(Problem): Emit the entire listing verbatim.
** start of Data **
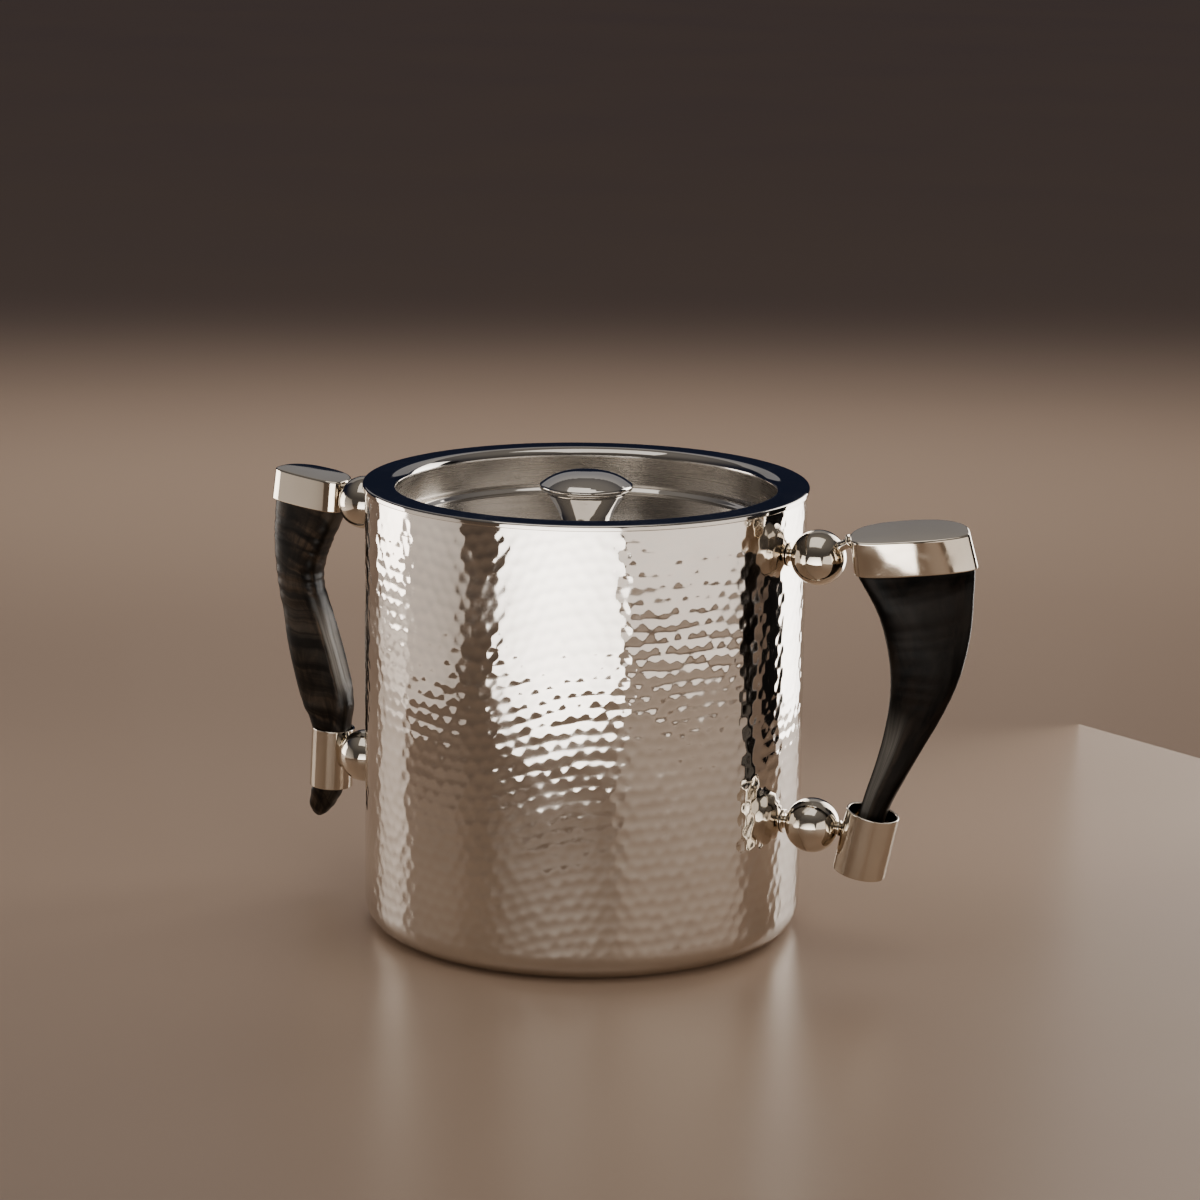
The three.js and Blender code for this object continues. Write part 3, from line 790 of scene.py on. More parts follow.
# ------------------------------------------------------------------ bucket
@dataclass
class HammeredShell:
    """The outer wall: a flat foot, a rounded corner and rows of hammered dimples."""

    foot_corner: float = 11.0
    sheet: float = 1.2
    edge: float = 0.45
    pitch: float = 6.15
    row_pitch: float = 5.3
    bowl: float = 0.0145
    uneven: float = 0.016
    middle: float = 0.055
    sway: float = 0.07
    bare_top: float = 4.0
    bare_foot: float = 5.0
    columns: int = 540
    seed: int = 7

    def _warp(self, turn: np.ndarray) -> np.ndarray:
        """How far the rows drift up and down as they go round: three slow sines."""
        return 7.0 * np.sin(turn * 2 + 2.6) + 2.2 * np.sin(turn * 5 + 0.7) + 1.0 * np.sin(turn * 9)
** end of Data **
(Written response):
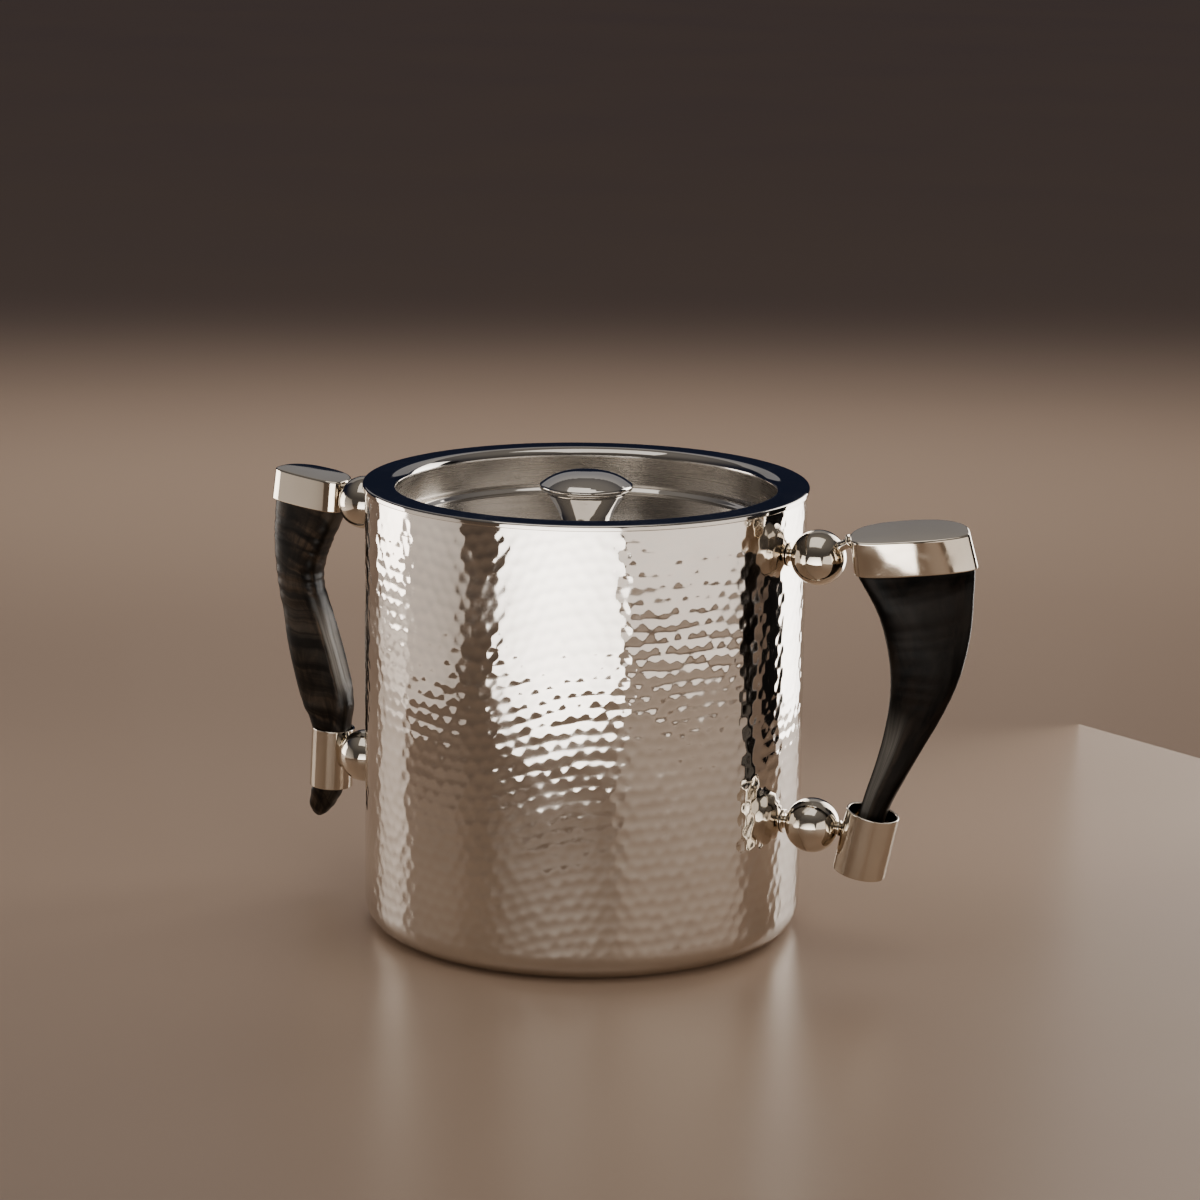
The three.js and Blender code for this object continues. Write part 3, from line 790 of scene.py on. More parts follow.
# ------------------------------------------------------------------ bucket
@dataclass
class HammeredShell:
    """The outer wall: a flat foot, a rounded corner and rows of hammered dimples."""

    foot_corner: float = 11.0
    sheet: float = 1.2
    edge: float = 0.45
    pitch: float = 6.15
    row_pitch: float = 5.3
    bowl: float = 0.0145
    uneven: float = 0.016
    middle: float = 0.055
    sway: float = 0.07
    bare_top: float = 4.0
    bare_foot: float = 5.0
    columns: int = 540
    seed: int = 7

    def _warp(self, turn: np.ndarray) -> np.ndarray:
        """How far the rows drift up and down as they go round: three slow sines."""
        return 7.0 * np.sin(turn * 2 + 2.6) + 2.2 * np.sin(turn * 5 + 0.7) + 1.0 * np.sin(turn * 9)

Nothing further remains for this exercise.